Présente depuis l'Antiquité, grossie au XVe siècle par l'expulsion des séfarades d'Espagne, la communauté juive du Maroc comptait 250.000 membres au milieu du XXe siècle, avant les vagues de départs qui suivirent la création de l'Etat d'Israël. Ils sont environ 2.000 aujourd'hui.
"Ce projet vise à étudier cette communauté en tant que partie intégrante de la société marocaine et non sous un angle judéocentré", insiste l'anthropologue israélienne Orit Ouaknine, d'origine marocaine.
Pillages
La journée avance et les archéologues classent des fragments de livres religieux, des amulettes et autres objets enterrés sous la "bimah", une plateforme rehaussée au centre de la synagogue d'où est lue la Torah.

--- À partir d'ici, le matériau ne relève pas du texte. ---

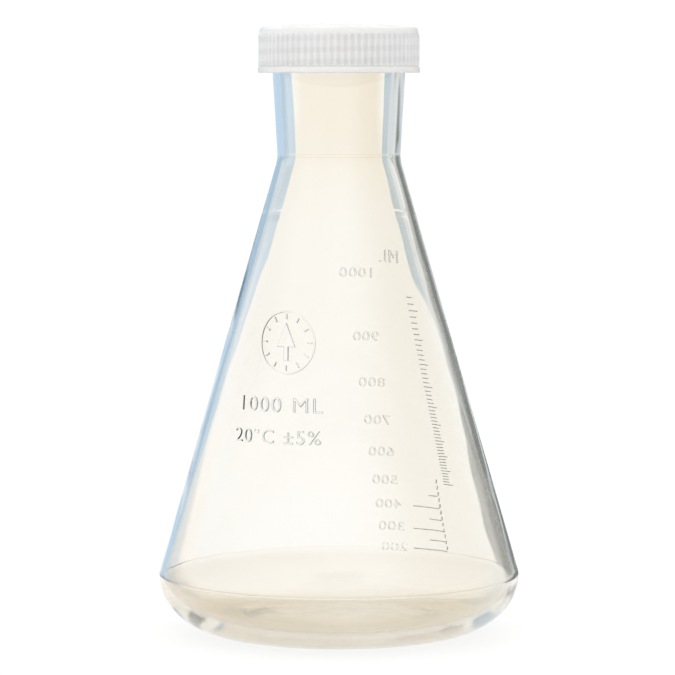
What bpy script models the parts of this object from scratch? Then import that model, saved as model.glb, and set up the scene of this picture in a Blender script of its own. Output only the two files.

"Le plus étonnant c'est que personne n'avait écrit auparavant sur cet enfouissement", souligne Yuval Yekutieli, et "il a fallu faire des fouilles pour le découvrir".
Car s'il est obligatoire de ne pas jeter ou détruire les textes invoquant le nom de Dieu, il est inhabituel de les enterrer à un tel endroit.
Parmi le matériel répertorié, des lettres, des contrats commerciaux et de mariage, ainsi que des ustensiles de la vie courante et des pièces de monnaie.
La synagogue commençait à tomber en ruine quand des pillards ont tenté de dérober le trésor enterré.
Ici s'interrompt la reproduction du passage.